When rumors of a live-action, nonmusical version of “Mulan” began to trickle out a few years ago, many hard-core fans of the 1998 Disney original groused. No big musical numbers and soaring ballads? No Mushu, the wisecracking dragon, or Li Shang, the movie’s clearly conflicted love interest? No “Reflection”? Many felt that the filmmakers were being unfaithful to the Mulan legend — or at least to Disney’s own version of it.
But Mulan has always been the most adaptable of heroines. Long before fans criticized Disney for taking liberties with their beloved animated heroine, poets, writers, playwrights and filmmakers had been creating scores of wildly different versions of the legendary woman warrior. In some, she’s a hardened army general; in others, she has magical powers; in yet others, she’s a crack shot with a bow. In one animated version, she’s a bug.
After the original poem, subsequent versions of the Mulan story added plotlines and details to flesh out the tale. In the 16th-century play “The Heroine Mulan Goes to War in Her Father’s Place,” she has bound feet. “At the time, women in the upper classes would bind their feet, and the playwright wanted to make sure Mulan was seen as the ideal icon of femininity,” said Lan Dong, author of “Mulan’s Legend and Legacy in China and the United States” and an English professor at the University of Illinois Springfield. “She had to be perfect.”

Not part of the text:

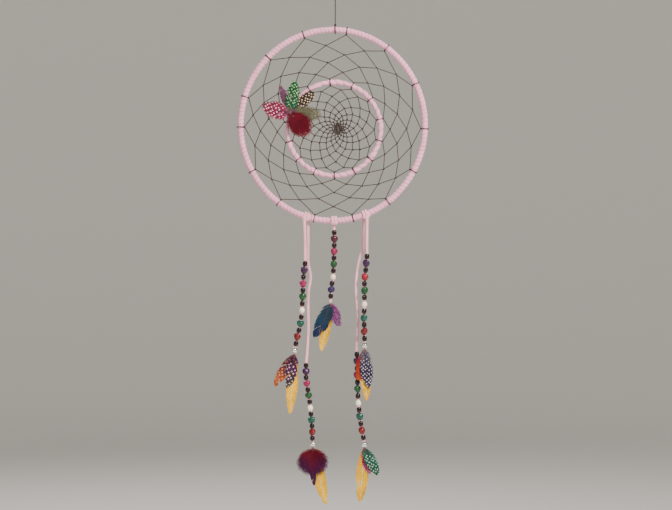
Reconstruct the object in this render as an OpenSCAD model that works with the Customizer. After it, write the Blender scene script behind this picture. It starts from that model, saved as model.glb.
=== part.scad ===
// Dream catcher: a lace-wrapped hoop with a thread web, a second ring set in the web,
// and five beaded laces that end in feathers. Units are mm, +Z is up, -Y is the front,
// and the origin is where the hang loop rests on its peg.

/* [Hoop] */
// Centre of the hoop, across
hoop_x = -2.9; // [-4:0.1:-2]
// Centre of the hoop, below the hang point
hoop_z = -190.4; // [-200:0.1:-188]
// Half the width of the hoop, to the middle of its tube
hoop_half_w = 110.5; // [109:0.1:112]
// Half the height of the hoop, to the middle of its tube
hoop_half_h = 114.5; // [113:0.1:116]
// Thickness of the wrapped hoop
hoop_t = 7.6; // [7:0.1:8]
// Thickness of the hoop's core
hoop_core_t = 5; // [4:0.1:5.4]

/* [Inner ring] */
// Centre of the inner ring, across
ring_x = -1.4; // [-3:0.1:0]
// Centre of the inner ring, below the hang point
ring_z = -194.8; // [-197:0.1:-192]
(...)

In the 1695 novel “The Romance of Sui and Tang Dynasties,” Mulan meets a fellow female warrior who becomes her sworn sister; in the end, Mulan takes her own life when the Khan summons her to be his concubine. “Many versions emphasize her virtue,” Professor Dong said. “Even after all those years and everything she’s put herself through, she kept herself untouched.”
This story appeared in The New York Times on September 3, 2020..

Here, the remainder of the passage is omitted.